Even those haven’t been through a divorce have come to expect it. In a study of newlywed women, half said they expected infidelity would be part of their marriage and 72 percent said they’d probably experience divorce. With so many couples starting their new life together with those sorts of expectations — even as they vow “until death do we part” — it’s no wonder they become self-fulfilling prophecies. Nor is it surprising that men might be hesitant.
Hesitant but not anti.
Earlier this year, the Guardian asked its Millennial readers if marriage was dead; 66 percent said no, they want to wed at some point, 22 percent said perhaps they’ll tie the knot and just 12 percent said no way. Thomas, a 27-year-old from the Netherlands was clear on why he won’t:
To me, marriage feels like a relic from the past. Marriage seems like a contract from ancient times to prevent everybody from getting kids everywhere. Nowadays we have contraception. I feel that getting a child together is much more of a proof of love and commitment than a contract and a white dress are. A contract which is broken by about one third of my generation’s parents, by the way.
While he’s right that having a child ups the ante — while not quite guaranteeing a commitment, it does bind a couple, married or not, for life.
Mark Pfeffer, a Chicago psychotherapist who runs an “unwed anxiety” group for thirty-somethings at his Panic, Anxiety and Recovery Center, says it isn’t divorce per se that scares men, it’s the financial ramifications of breaking up — having to face a “50 percent chance of misery.” If someone hasn’t married by thirty-something — and the age for a first marriage now is 28 for men and 26 for women — then he or she has most likely been to enough weddings and experienced a good share of divorces to see what Pfeffer calls “the carnage” of a marital breakup. That’s enough to rattle a young person’s idea of wedded bliss.
And they’re also at “that stage of life where they are building their income, their economic independence. The worst thing would be if they were to lose it all,” says David Popenoe, who headed the National Marriage Project at Rutgers before it moved to the University of Virginia under Bradford Wilcox’s leadership.
For Daryl, that is a very real possibility: “I don’t see marriage as an option until the (divorce) laws are equal. They’re heavily weighed against men.”
Recently, Hanna Rosin declared that family court is much kinder to men than ever before in a Salon article:
“the great revolution in family court over the past 40 years or so has been the movement away from the presumption that mothers should be the main, or even sole, caretakers for their children. … on the whole, courts are fair to men, particularly men who can afford a decent lawyer.”
Her statements angered men’s rights groups and others (some who point out the irony of her statement “afford a decent lawyer,” because many men can’t — what about their rights?)
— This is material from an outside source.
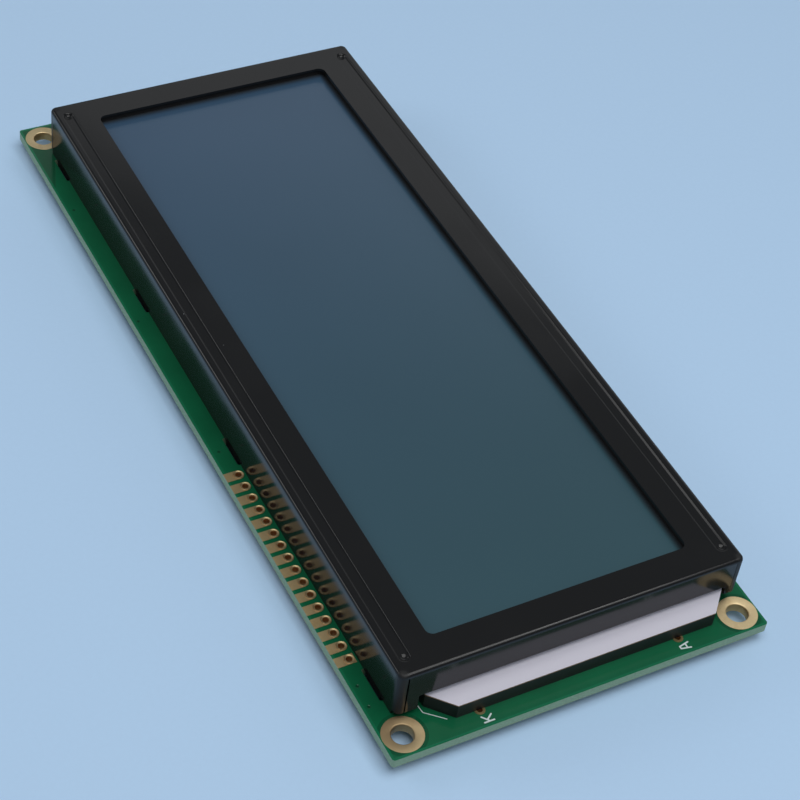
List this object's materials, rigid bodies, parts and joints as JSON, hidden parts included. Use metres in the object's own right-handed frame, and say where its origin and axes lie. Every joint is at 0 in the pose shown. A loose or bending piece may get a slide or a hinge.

With that background, it’s easy to understand why some men might be hesitant to tie the knot in the kind of one-size-fits-all traditional marriage model we’ve been practicing, which is yet another reason why the marital models in The New I Do: Reshaping Marriage for Skeptics, Realists and Rebels will help brides- and grroms-to-be — and, in this case, especially the grooms — get the marriage they want without vague vows of “until death do us part.” We don’t need promises anymore; we need conversations and contracts that hold people accountable so marriage isn’t something to fear for men or women.
Shouldn’t marriage be about what you gain, not lose?